Angesichts der aktuellen Lage gewinne auch der Einstieg in die Wasserstoffwirtschaft an Bedeutung. Bleiben die Erdgaspreise nachhaltig hoch, müssten bereits ab dem Jahr 2035 zur Vorhaltung einer gesicherten Leistung im Rheinischen Revier erste wasserstoffbetriebene Kraftwerke in Betrieb genommen werden. Beim Strom seien Unternehmen aus Industrie und Gewerbe schon jetzt vermehrt von Netzrückwirkungen betroffen, berichtete Vetten.
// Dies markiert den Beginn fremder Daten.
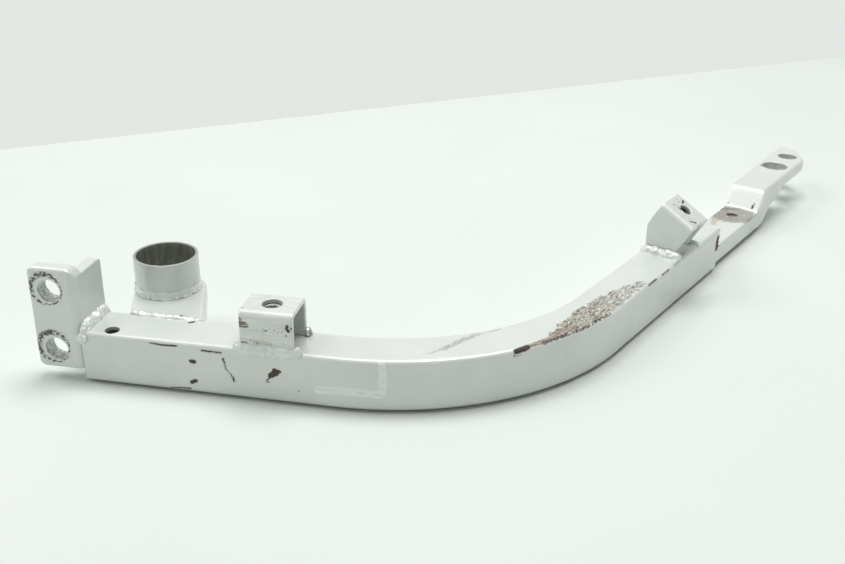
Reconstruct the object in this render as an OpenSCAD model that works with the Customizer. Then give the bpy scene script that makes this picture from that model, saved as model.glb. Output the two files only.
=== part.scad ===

Vor allem bei einer „Dunkelflaute“, also in Zeiträumen, in denen die Sonne nicht scheint und gleichzeitig weitgehend Windstille herrscht, sorge die derzeit noch nicht ausreichende gesicherte Leistung von Photovoltaik- und Windenergie für Probleme im Netzverbund. Zusätzlich werde es immer herausfordernder, die notwendige Spannung und Frequenz im Netz aufrecht zu erhalten. Denn auch dazu tragen unter anderem die Braunkohlekraftwerke im Rheinischen Revier maßgeblich bei. Diese „Systemdienstleistungen” der Kraftwerke zu ersetzen, benötige ebenfalls Zeit. 

Bei der Transformation im Rheinischen Revier müssten deshalb nicht nur die erneuerbaren Energien massiv ausgebaut, sondern gleichzeitig müsse auch die Netzkapazität gesteigert werden. „Verlässliche Energie bildet das Fundament unserer industriellen Wertschöpfungsketten. Eine Verschlechterung der Versorgungssicherheit – selbst schon geringe Netzschwankungen – können zu erheblichen Produktionsausfällen und Anlagenschäden führen“, mahnte Vetten.

Die Wirtschaft sei aufgrund des sehr hohen Preisniveaus, vor allem aber aufgrund des sinkenden Vertrauens in eine dauerhaft sichere Energieversorgung äußerst beunruhigt, berichtete der SME-Geschäftsführer. Bange Blicke richten sich auf die Pipeline Nordstream 1, durch die Russland derzeit wegen angeblicher Reparaturarbeiten nur noch 60 Prozent des Gases schickt. Viele Unternehmen aber, die auf Gas für Prozesswärme angewiesen sind, können ihre Produktionsprozesse nicht kurzfristig umstellen. Sollten sie von der Gasversorgung abgeschnitten werden, müssten sie ihre Produktion einstellen. Dabei würden manche Anlagen irreversibel geschädigt.

Für ihre Analyse hat SME Management GmbH eine Vielzahl von Studien zum Rheinischen Revier ausgewertet und rund 50 Vertreter von vornehmlich mittelständischen Unternehmen aus den Bezirken der IHK Mittlerer Niederrhein, Aachen und Köln befragt.